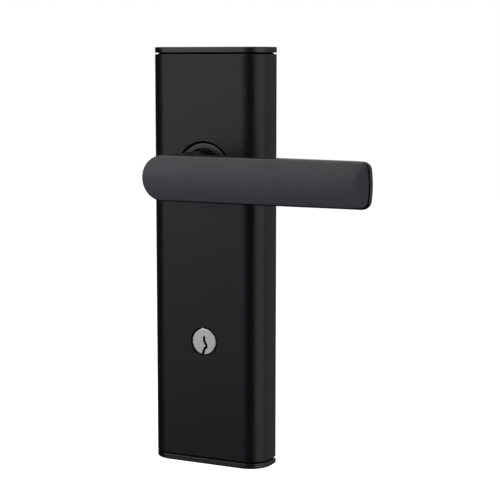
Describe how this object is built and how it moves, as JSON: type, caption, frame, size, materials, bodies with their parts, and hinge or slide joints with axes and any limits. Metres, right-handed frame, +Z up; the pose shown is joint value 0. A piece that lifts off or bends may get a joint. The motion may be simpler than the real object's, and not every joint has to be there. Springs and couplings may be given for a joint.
{
  "type": "lever handle lockset",
  "caption": "Outside unit of a long-plate lever lockset: dark channel plate with end caps, flat lever on a sprung spindle, and a pin cylinder with a tail bar.",
  "frame": {"origin": "on the lever's turning axis, in the plane of the door's face", "axes": "+X along the lever towards its tip, +Y into the door, +Z up"},
  "size_m": [0.132, 0.11, 0.2028],
  "materials": {
    "plate_coat": "fine matt black powder coat",
    "cap_coat": "satin black powder coat",
    "lever_coat": "satin black coat over fine brushing",
    "bush_coat": "satin black coat",
    "satin_nickel": "satin nickel plated brass",
    "shell_nickel": "nickel plated brass, as cast and broached",
    "pin_brass": "turned brass",
    "zinc_plate": "zinc plated pressed steel",
    "bright_steel": "cold drawn steel",
    "die_cast": "die cast zinc alloy, as cast",
    "black_screw": "black oxide",
    "spring_steel": "oil tempered spring wire",
    "foam": "closed cell foam",
    "seal_nylon": "black nylon"
  },
  "bodies": {
    "plate": {"housing": "plate_coat", "top_cap": "cap_coat", "bottom_cap": "cap_coat", "back_plate": "zinc_plate", "gasket": "foam", "cap_screws": "zinc_plate", "fixing_posts": "bright_steel", "lever_bush": "bush_coat", "neck_seal": "seal_nylon", "spring_cassette": "die_cast", "cassette_cover": "zinc_plate", "cassette_screws": "zinc_plate", "return_spring": "spring_steel", "cylinder_shell": "shell_nickel", "chamber_strip": "shell_nickel", "cylinder_seal": "seal_nylon", "driver_pins": "pin_brass", "pin_springs": "spring_steel", "cylinder_clamp": "zinc_plate", "clamp_screws": "zinc_plate"},
    "lever": {"lever": "lever_coat", "lever_set_screw": "black_screw", "spindle": "bright_steel", "thrust_washer": "bright_steel", "lever_circlip": "spring_steel", "spring_hub": "bright_steel"},
    "plug": {"plug": "satin_nickel", "plug_retainer": "shell_nickel", "tail_bar": "bright_steel", "key_pins": "pin_brass"}
  },
  "joints": [
    {"name": "lever_turn", "type": "hinge", "parent": "plate", "child": "lever", "pos_m": [0, 0, 0], "axis": [0, 1, 0], "range_deg": [0, 45], "stiffness_Nm_per_rad": 0.6, "springref_deg": -34.38, "deforming": ["return_spring"]},
    {"name": "plug_turn", "type": "hinge", "parent": "plate", "child": "plug", "pos_m": [0, 0, -0.0824], "axis": [0, 1, 0], "range_deg": [-90, 90]}
  ]
}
——
What you have to do |
Would you reproduce the material above in full, exactly as given?

Result of this exercise |
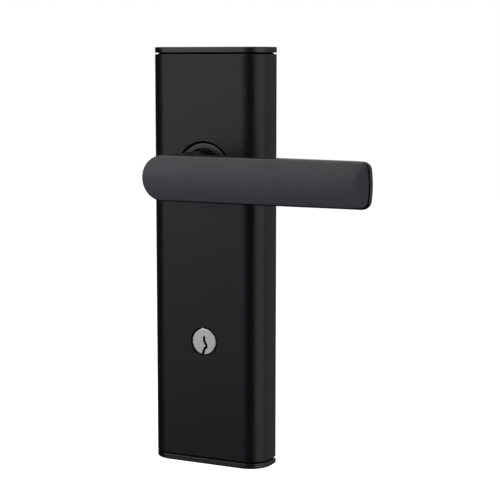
Describe how this object is built and how it moves, as JSON: type, caption, frame, size, materials, bodies with their parts, and hinge or slide joints with axes and any limits. Metres, right-handed frame, +Z up; the pose shown is joint value 0. A piece that lifts off or bends may get a joint. The motion may be simpler than the real object's, and not every joint has to be there. Springs and couplings may be given for a joint.
{
  "type": "lever handle lockset",
  "caption": "Outside unit of a long-plate lever lockset: dark channel plate with end caps, flat lever on a sprung spindle, and a pin cylinder with a tail bar.",
  "frame": {"origin": "on the lever's turning axis, in the plane of the door's face", "axes": "+X along the lever towards its tip, +Y into the door, +Z up"},
  "size_m": [0.132, 0.11, 0.2028],
  "materials": {
    "plate_coat": "fine matt black powder coat",
    "cap_coat": "satin black powder coat",
    "lever_coat": "satin black coat over fine brushing",
    "bush_coat": "satin black coat",
    "satin_nickel": "satin nickel plated brass",
    "shell_nickel": "nickel plated brass, as cast and broached",
    "pin_brass": "turned brass",
    "zinc_plate": "zinc plated pressed steel",
    "bright_steel": "cold drawn steel",
    "die_cast": "die cast zinc alloy, as cast",
    "black_screw": "black oxide",
    "spring_steel": "oil tempered spring wire",
    "foam": "closed cell foam",
    "seal_nylon": "black nylon"
  },
  "bodies": {
    "plate": {"housing": "plate_coat", "top_cap": "cap_coat", "bottom_cap": "cap_coat", "back_plate": "zinc_plate", "gasket": "foam", "cap_screws": "zinc_plate", "fixing_posts": "bright_steel", "lever_bush": "bush_coat", "neck_seal": "seal_nylon", "spring_cassette": "die_cast", "cassette_cover": "zinc_plate", "cassette_screws": "zinc_plate", "return_spring": "spring_steel", "cylinder_shell": "shell_nickel", "chamber_strip": "shell_nickel", "cylinder_seal": "seal_nylon", "driver_pins": "pin_brass", "pin_springs": "spring_steel", "cylinder_clamp": "zinc_plate", "clamp_screws": "zinc_plate"},
    "lever": {"lever": "lever_coat", "lever_set_screw": "black_screw", "spindle": "bright_steel", "thrust_washer": "bright_steel", "lever_circlip": "spring_steel", "spring_hub": "bright_steel"},
    "plug": {"plug": "satin_nickel", "plug_retainer": "shell_nickel", "tail_bar": "bright_steel", "key_pins": "pin_brass"}
  },
  "joints": [
    {"name": "lever_turn", "type": "hinge", "parent": "plate", "child": "lever", "pos_m": [0, 0, 0], "axis": [0, 1, 0], "range_deg": [0, 45], "stiffness_Nm_per_rad": 0.6, "springref_deg": -34.38, "deforming": ["return_spring"]},
    {"name": "plug_turn", "type": "hinge", "parent": "plate", "child": "plug", "pos_m": [0, 0, -0.0824], "axis": [0, 1, 0], "range_deg": [-90, 90]}
  ]
}